8. How do you plan an ending before you have got there?
Again, I don’t! I rarely know how a story is going to end when I first start writing, and even if I think I do, it changes once I am into the business of getting the bones down. Don’t feel hampered by this. Start writing the way it feels most natural for you to start. Set yourself a daily limit: 100, 1000, 1500 words. Whatever. JUST DO IT.
9. What is the biggest change between being an editor now and 15 years ago?
I have not worked commercially as an editor for about five years now, so I am a little bit out of the loop as far as in-house editing goes. But I would say, from where I am sitting as an author, that the whole business is a lot more sales focused now. There is little time to develop a story in house from a basic first concept: authors need to have done a pretty clean first draft before any editorial conversations begin. Personally I think that is a bit of a shame, as some of the best books I worked on in house started off as little more than a chat over coffee and were true collaborations between the editor and the writer/illustrator. I think that kind of relationship is rare these days.
10. I see you studied medieval languages – did that ever come in useful for your writing?
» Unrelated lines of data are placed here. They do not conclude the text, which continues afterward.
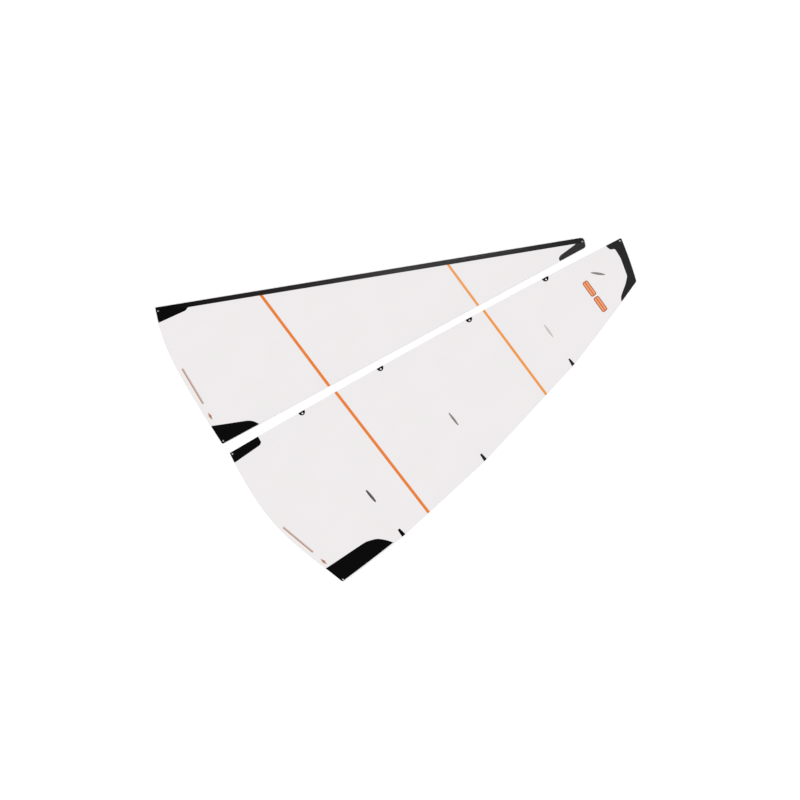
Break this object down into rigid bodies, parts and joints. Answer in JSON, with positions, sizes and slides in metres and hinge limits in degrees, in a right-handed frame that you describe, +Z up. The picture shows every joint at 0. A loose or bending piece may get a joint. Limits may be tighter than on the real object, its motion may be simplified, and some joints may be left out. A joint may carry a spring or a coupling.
{
  "type": "model yacht sail set",
  "caption": "Jib and mainsail for a radio-controlled model yacht, laid out flat: film panels, seam tapes, corner patches, eyelets, battens and a jib luff sleeve.",
  "frame": {"origin": "under the middle of the laid-out set, on the surface that both sails lie on", "axes": "+X along the mainsail's luff from tack to head, +Y from the mainsail to the jib, +Z up off the surface"},
  "size_m": [1.0846, 0.7946, 0.0024],
  "materials": {
    "sail_film": "thin white polyester film, slightly glossy, faint ripple",
    "seam_tape": "orange adhesive film tape",
    "patch_black": "black adhesive sailcloth, fine weave",
    "patch_charcoal": "charcoal adhesive sailcloth, fine weave",
    "luff_sleeve_tape": "black to charcoal cloth tape folded over the luff",
    "eyelet_metal": "nickel-plated brass, rolled rim",
    "batten_strip": "thin translucent glass-fibre strip",
    "batten_patch_grey": "grey adhesive film",
    "mark_orange": "thin printed orange",
    "mark_grey": "thin printed grey"
  },
  "bodies": {
    "mainsail": {"mainsail_middle_panel": "sail_film", "mainsail_lower_seam_tape": "seam_tape", "mainsail_upper_seam_tape": "seam_tape", "luff_hole_patch_2": "patch_black", "luff_hole_patch_3": "patch_black", "batten_2": "batten_strip", "batten_tip_patch_2": "batten_patch_grey", "batten_leech_tab_2": "patch_black"},
    "mainsail_lower": {"mainsail_lower_panel": "sail_film", "mainsail_tack_patch": "patch_black", "mainsail_clew_patch": "patch_black", "mainsail_tack_eyelet": "eyelet_metal", "mainsail_clew_eyelet": "eyelet_metal", "luff_hole_patch_1": "patch_black", "batten_1": "batten_strip", "batten_tip_patch_1": "batten_patch_grey", "batten_leech_tab_1": "patch_black", "mainsail_foot_stripe": "mark_orange", "mainsail_foot_pinstripe": "mark_grey"},
    "mainsail_upper": {"mainsail_upper_panel": "sail_film", "mainsail_head_patch": "patch_charcoal", "mainsail_head_eyelet": "eyelet_metal", "luff_hole_patch_4": "patch_black", "batten_3": "batten_strip", "batten_4": "batten_strip", "batten_tip_patch_3": "batten_patch_grey", "batten_tip_patch_4": "batten_patch_grey", "batten_leech_tab_3": "patch_black", "mainsail_head_mark": "mark_orange"},
    "jib": {"jib_middle_panel": "sail_film", "jib_lower_seam_tape": "seam_tape", "jib_upper_seam_tape": "seam_tape", "jib_middle_luff_sleeve": "luff_sleeve_tape"},
    "jib_lower": {"jib_lower_panel": "sail_film", "jib_lower_luff_sleeve": "luff_sleeve_tape", "jib_tack_patch": "patch_black", "jib_clew_patch": "patch_black", "jib_tack_eyelet": "eyelet_metal", "jib_clew_eyelet": "eyelet_metal", "jib_foot_stripe": "mark_orange", "jib_foot_pinstripe": "mark_grey"},
    "jib_upper": {"jib_upper_panel": "sail_film", "jib_upper_luff_sleeve": "luff_sleeve_tape", "jib_head_patch": "patch_charcoal", "jib_head_eyelet": "eyelet_metal"}
  },
  "joints": [
    {"name": "jib_lift", "type": "slide", "parent": "mainsail", "child": "jib", "axis": [0, 0, 1], "range_m": [0, 0.3]},
    {"name": "mainsail_lower_fold", "type": "hinge", "parent": "mainsail", "child": "mainsail_lower", "pos_m": [-0.21065, -0.1731, 0.00065], "axis": [-0.1547, 0.988, 0], "range_deg": [0, 60]},
    {"name": "mainsail_upper_fold", "type": "hinge", "parent": "mainsail", "child": "mainsail_upper", "pos_m": [0.19022, -0.11313, 0.00065], "axis": [0.1374, -0.9905, 0], "range_deg": [0, 60]},
    {"name": "jib_lower_fold", "type": "hinge", "parent": "jib", "child": "jib_lower", "pos_m": [-0.26656, 0.17506, 0.0024], "axis": [-0.1409, 0.99, 0], "range_deg": [0, 60]},
    {"name": "jib_upper_fold", "type": "hinge", "parent": "jib", "child": "jib_upper", "pos_m": [0.15718, 0.10322, 0.0024], "axis": [0.1305, -0.9914, 0], "range_deg": [0, 60]}
  ]
}
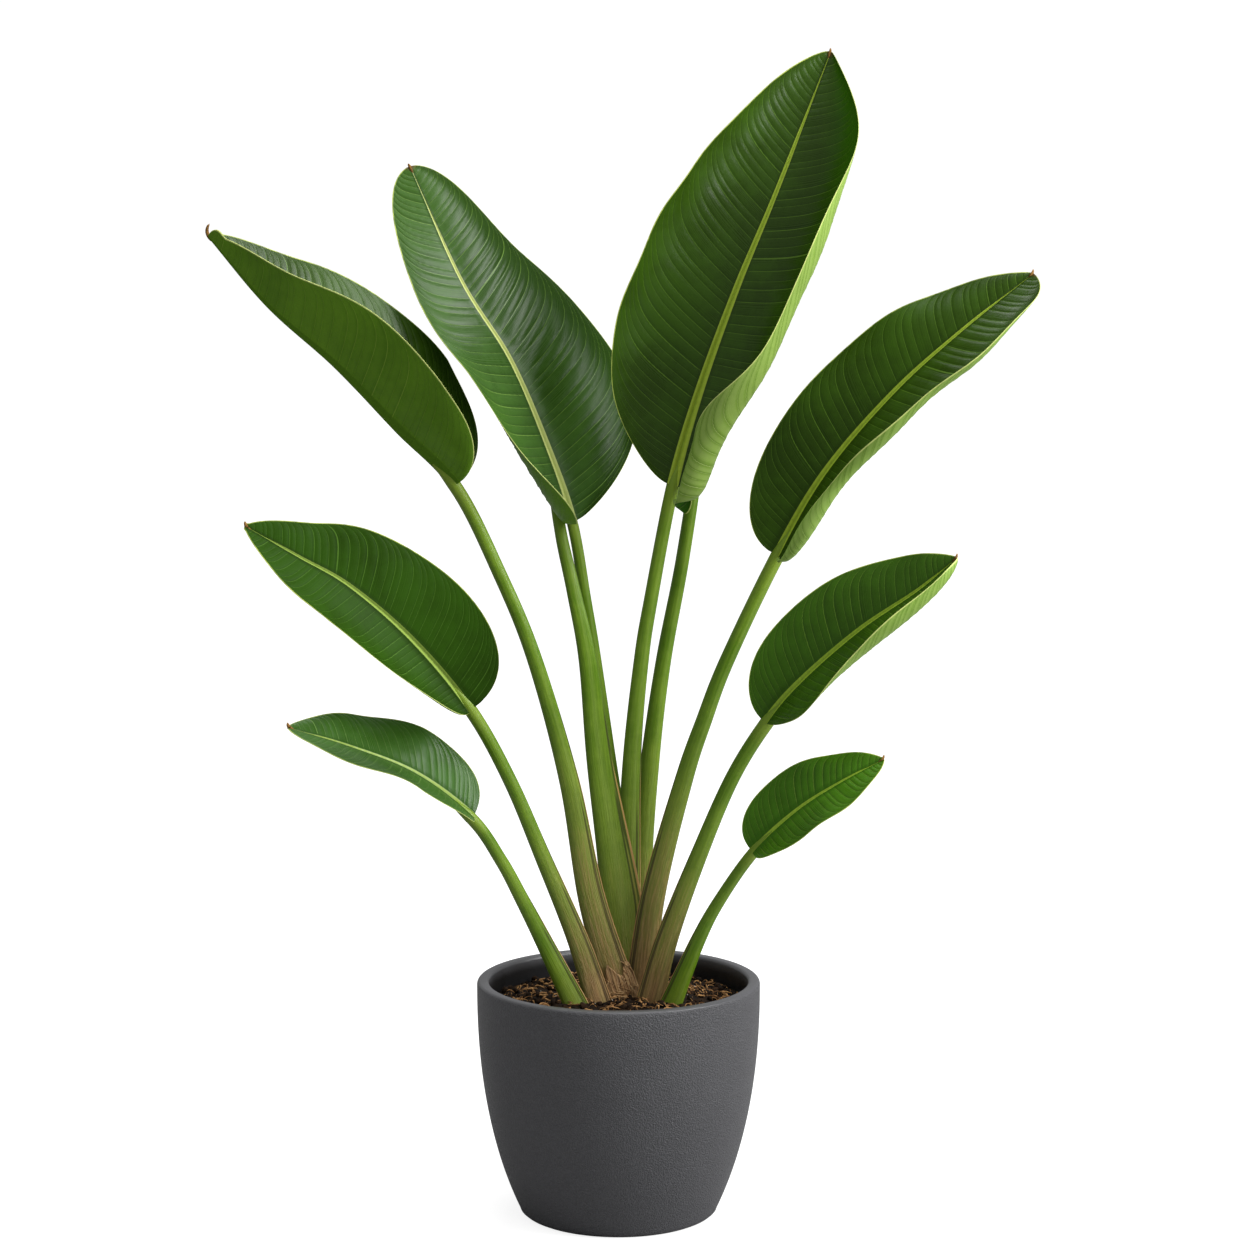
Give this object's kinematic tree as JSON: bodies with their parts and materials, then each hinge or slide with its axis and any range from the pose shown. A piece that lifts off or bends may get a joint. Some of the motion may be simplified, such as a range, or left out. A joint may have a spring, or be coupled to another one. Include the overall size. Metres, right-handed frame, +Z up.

OK, this is the curve ball! I did indeed study medieval languages: French and German to be precise. I also studied 18th and 19th century French and German. Of course it has not impacted directly on my writing for English-speaking middle-grade readers! But I did learn an awful lot about story-telling, characterisation, cultural differences in these things, the structure of language, grammar, expression . . . all those ingredients have added flavour to my appreciation, and thus, I hope, my creation, of my own stories.